* _Given information_:

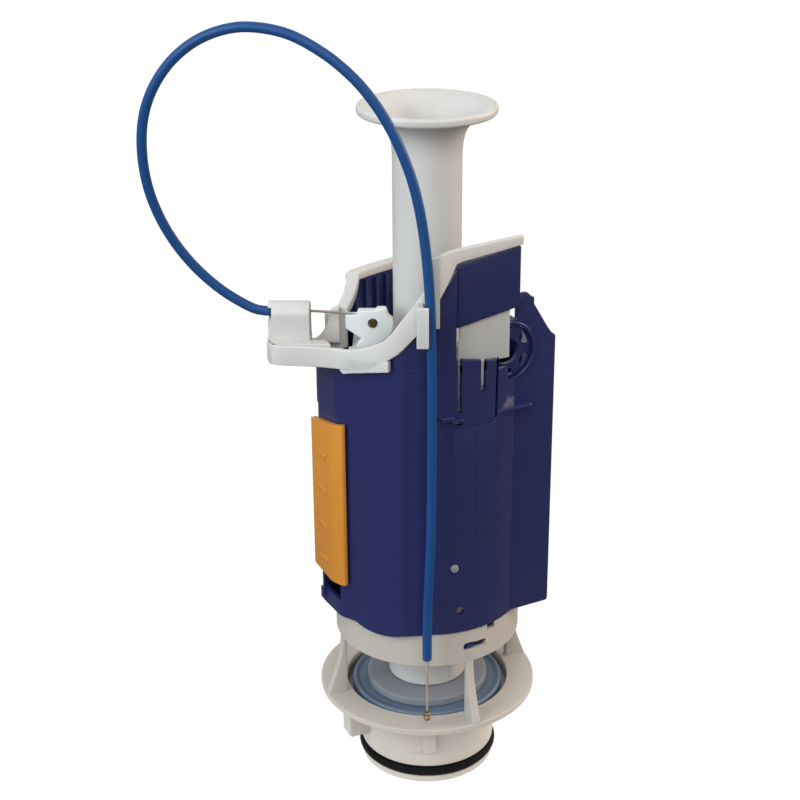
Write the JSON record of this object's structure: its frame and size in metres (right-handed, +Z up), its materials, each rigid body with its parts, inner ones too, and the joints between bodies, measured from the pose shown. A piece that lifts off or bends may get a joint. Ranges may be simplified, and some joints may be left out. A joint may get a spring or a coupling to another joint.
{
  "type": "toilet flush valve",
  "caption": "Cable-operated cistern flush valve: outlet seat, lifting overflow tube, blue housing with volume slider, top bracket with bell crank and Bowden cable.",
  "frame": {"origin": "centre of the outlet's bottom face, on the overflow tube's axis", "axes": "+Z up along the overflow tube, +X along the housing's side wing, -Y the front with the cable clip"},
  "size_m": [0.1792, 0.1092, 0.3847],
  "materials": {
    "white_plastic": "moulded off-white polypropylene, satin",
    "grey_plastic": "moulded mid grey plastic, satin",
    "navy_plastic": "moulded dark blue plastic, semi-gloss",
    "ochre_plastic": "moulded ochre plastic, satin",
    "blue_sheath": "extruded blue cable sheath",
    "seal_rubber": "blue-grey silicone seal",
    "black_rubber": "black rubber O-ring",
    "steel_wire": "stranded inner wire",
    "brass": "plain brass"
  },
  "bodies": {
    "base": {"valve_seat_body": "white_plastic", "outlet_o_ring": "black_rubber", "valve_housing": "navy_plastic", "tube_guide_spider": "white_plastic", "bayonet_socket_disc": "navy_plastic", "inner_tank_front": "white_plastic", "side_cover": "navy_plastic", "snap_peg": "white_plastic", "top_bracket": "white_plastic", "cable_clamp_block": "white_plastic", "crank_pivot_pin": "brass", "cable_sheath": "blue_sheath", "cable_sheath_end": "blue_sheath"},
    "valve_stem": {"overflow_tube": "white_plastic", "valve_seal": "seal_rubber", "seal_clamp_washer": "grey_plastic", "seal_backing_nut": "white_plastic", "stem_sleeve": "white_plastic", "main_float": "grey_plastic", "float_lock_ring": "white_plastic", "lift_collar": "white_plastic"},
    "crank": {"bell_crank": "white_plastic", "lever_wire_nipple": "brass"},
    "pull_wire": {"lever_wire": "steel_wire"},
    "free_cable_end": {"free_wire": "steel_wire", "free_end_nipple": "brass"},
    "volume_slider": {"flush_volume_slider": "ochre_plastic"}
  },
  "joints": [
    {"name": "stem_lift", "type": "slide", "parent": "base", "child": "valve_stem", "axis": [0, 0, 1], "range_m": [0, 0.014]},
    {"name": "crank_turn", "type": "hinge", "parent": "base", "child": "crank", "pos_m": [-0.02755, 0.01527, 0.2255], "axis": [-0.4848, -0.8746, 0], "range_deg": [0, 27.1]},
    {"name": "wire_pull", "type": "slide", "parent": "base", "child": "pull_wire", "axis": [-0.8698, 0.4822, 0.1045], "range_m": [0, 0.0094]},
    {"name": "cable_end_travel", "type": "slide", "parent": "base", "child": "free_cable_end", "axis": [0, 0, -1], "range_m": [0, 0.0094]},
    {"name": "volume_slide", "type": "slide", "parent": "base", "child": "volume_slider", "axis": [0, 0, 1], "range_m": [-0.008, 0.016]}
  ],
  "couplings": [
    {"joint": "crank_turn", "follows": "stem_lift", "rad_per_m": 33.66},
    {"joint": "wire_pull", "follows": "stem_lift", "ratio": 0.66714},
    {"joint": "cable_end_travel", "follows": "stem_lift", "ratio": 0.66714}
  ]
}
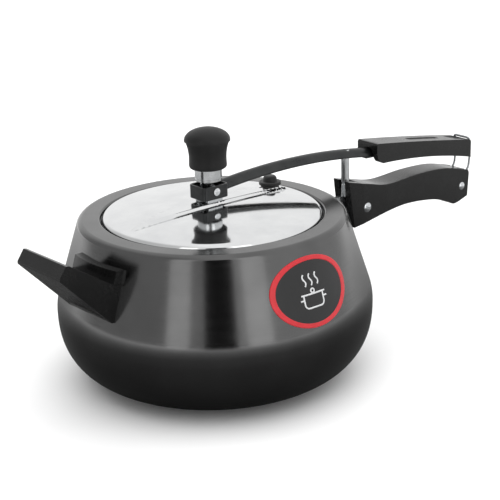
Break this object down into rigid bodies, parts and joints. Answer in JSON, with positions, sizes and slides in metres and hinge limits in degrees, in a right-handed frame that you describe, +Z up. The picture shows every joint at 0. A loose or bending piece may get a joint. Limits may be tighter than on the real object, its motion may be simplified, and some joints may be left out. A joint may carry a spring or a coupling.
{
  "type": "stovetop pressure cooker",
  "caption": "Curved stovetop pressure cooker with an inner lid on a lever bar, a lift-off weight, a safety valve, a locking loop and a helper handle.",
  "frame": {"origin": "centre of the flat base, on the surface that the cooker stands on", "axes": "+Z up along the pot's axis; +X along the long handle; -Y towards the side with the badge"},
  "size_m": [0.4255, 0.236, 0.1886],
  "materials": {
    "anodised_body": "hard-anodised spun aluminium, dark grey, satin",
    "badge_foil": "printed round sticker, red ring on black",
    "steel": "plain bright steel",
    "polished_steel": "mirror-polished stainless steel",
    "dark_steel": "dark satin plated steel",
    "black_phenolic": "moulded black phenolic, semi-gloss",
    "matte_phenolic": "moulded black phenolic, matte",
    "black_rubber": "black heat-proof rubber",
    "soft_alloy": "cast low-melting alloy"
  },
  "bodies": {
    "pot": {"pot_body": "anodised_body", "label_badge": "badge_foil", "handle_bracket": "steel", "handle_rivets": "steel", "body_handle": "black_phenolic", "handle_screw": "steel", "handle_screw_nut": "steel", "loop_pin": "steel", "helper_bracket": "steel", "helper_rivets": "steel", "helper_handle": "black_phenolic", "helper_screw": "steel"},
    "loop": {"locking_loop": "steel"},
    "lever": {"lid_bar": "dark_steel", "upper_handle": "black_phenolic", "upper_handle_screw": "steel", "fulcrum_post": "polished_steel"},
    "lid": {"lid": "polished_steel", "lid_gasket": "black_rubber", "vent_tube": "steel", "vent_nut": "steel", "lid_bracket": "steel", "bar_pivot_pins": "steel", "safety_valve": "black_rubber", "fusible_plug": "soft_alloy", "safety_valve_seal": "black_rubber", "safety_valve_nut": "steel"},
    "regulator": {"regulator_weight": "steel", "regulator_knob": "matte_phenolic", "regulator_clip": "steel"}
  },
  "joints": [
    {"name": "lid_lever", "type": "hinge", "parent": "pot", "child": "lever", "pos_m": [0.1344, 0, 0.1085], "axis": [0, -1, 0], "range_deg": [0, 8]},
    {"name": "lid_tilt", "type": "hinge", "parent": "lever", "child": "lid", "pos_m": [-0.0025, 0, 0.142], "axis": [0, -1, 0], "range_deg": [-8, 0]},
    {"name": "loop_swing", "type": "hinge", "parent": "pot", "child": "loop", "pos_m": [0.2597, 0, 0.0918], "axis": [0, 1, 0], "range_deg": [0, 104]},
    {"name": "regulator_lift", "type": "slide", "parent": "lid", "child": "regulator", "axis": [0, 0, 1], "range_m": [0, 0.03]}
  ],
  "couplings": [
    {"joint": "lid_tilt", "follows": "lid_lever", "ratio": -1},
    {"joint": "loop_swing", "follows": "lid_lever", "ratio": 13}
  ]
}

* _Given request_: Using the records above, find and show each line with the string "this".

* _Complete answer_:
Write the JSON record of this object's structure: its frame and size in metres (right-handed, +Z up), its materials, each rigid body with its parts, inner ones too, and the joints between bodies, measured from the pose shown. A piece that lifts off or bends may get a joint. Ranges may be simplified, and some joints may be left out. A joint may get a spring or a coupling to another joint.
Break this object down into rigid bodies, parts and joints. Answer in JSON, with positions, sizes and slides in metres and hinge limits in degrees, in a right-handed frame that you describe, +Z up. The picture shows every joint at 0. A loose or bending piece may get a joint. Limits may be tighter than on the real object, its motion may be simplified, and some joints may be left out. A joint may carry a spring or a coupling.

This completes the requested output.